Hope
Princesinha
Good for you, Hope, I commend you. If you look at the post you are quoting very carefully, you will see that I am trying to save the Christian religion. Do you see what I'm getting at? If Christianity = flood, you have a problem, because the flood didn't happen. So that would mean no Christianity. So by proposing to you that Christianity doesn't have to include such a primitive, superstitious and false belief, it becomes possible to save it.
I understand what you're trying to say, but the fact remains that the truth of the Bible and the Christian faith are inseparable. If I believe the Bible is a myth, then why shouldn't the God I believe in be totally mythical as well? It is not possible to separate the two. Especially when Jesus Himself believed in the truth of the Flood and other events in the Old Testament.....my faith in Him is compromised if He is a deceiver or a liar.
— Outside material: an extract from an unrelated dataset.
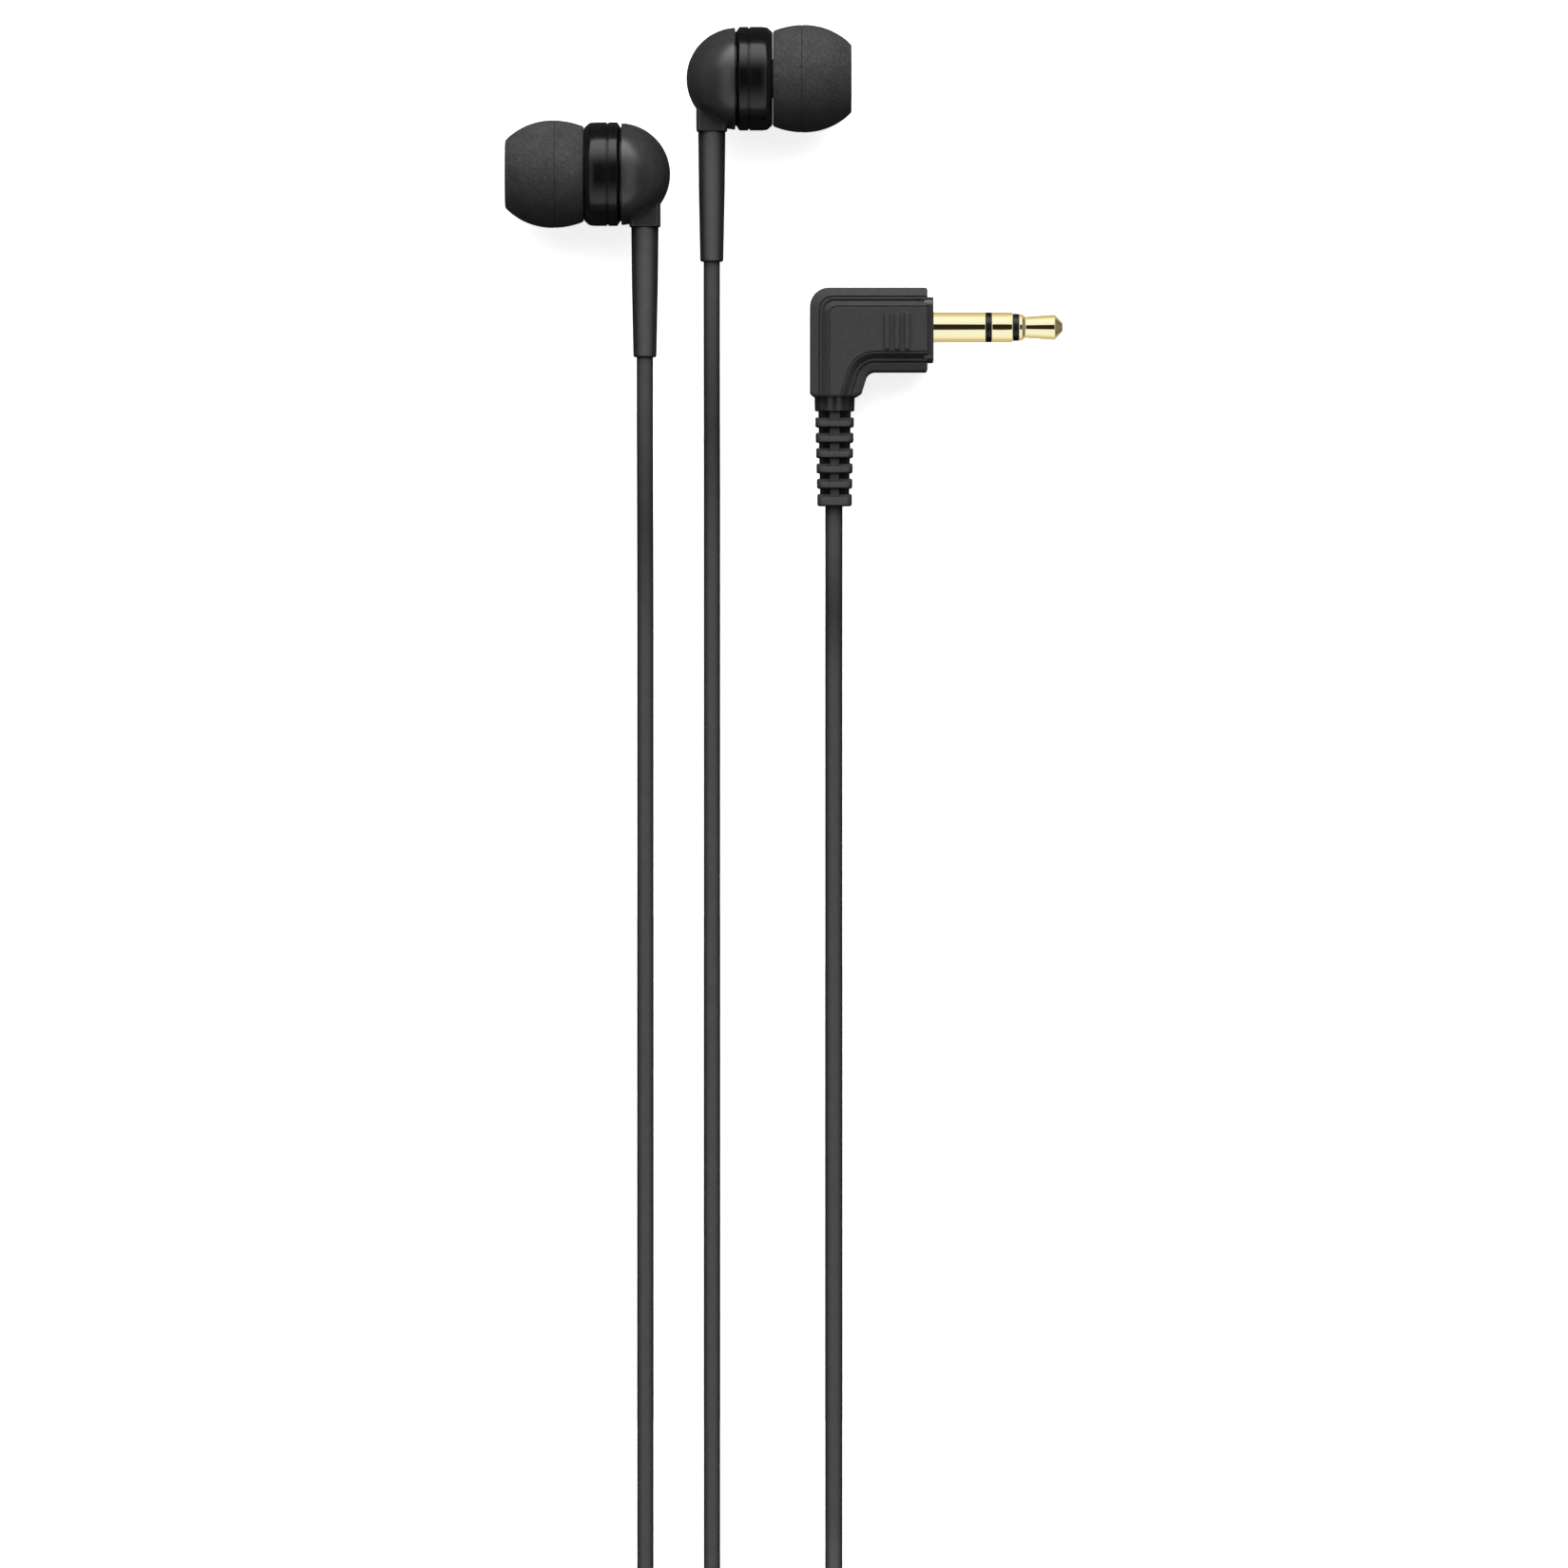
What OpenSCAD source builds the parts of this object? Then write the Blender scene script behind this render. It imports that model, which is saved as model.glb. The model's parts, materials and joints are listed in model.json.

Well, that depends. If you take your Bible as telling you (just for an example) that flood happened, again you have a problem. Science contradicts it. So then you'd have to choose: your Bible vs. Science. If you choose your Bible, please give up your computer. But if you can read your Bible so as not to require you to believe that, or that the earth is 10,000 years old, then you don't have to make such a choice.
Science contradicts? How could it truly contradict when....hold on....let's read what you say next:
Science can't prove anything. Ever. Science is not about proof. Saying goes: proof is for whiskey. Nothing in science is 100% certain--that's not how science works. Science is about evidence. There's always some degree of uncertainty, or looking at it differently, a degree of certainty.
How can science truly contradict the Flood story, etc., when it can't truly prove anything?? You're contradicting yourself. You said this earlier: "What I'm getting at is that Noah's flood, YEC, etc. are easily disprovable, and have been disproven by science."
Hold on. How can you say one minute that science disproves, then turn around and say it can't prove anything? I'm really confused. You can't have it both ways. Either it conclusively proves and disproves or it doesn't. Science as I know it, and as you have admitted, is subject to change. Therefore, when people such as yourself claim science has disproven the Flood and other Biblical events, I don't take such assertions too seriously.
At the end of the day, most science is dependent upon interpretation of data. The data itself doesn't change, but how the scientists interpret it does. That's why science is constantly changing. So, as I've said, some people's blind faith in science is just as absurd as some people's blind faith in religion.
Good for you. I have looked at the other box quite hard, and as a result, do not believe that faith is a good way to decide things. However, that is a separate discussion entirely, because what we do know is that science is the best way to learn about the natural world--do you agree or disagree?
Of course science is the best way to learn about the natural world. I never said it wasn't. But it's not 100% free of error.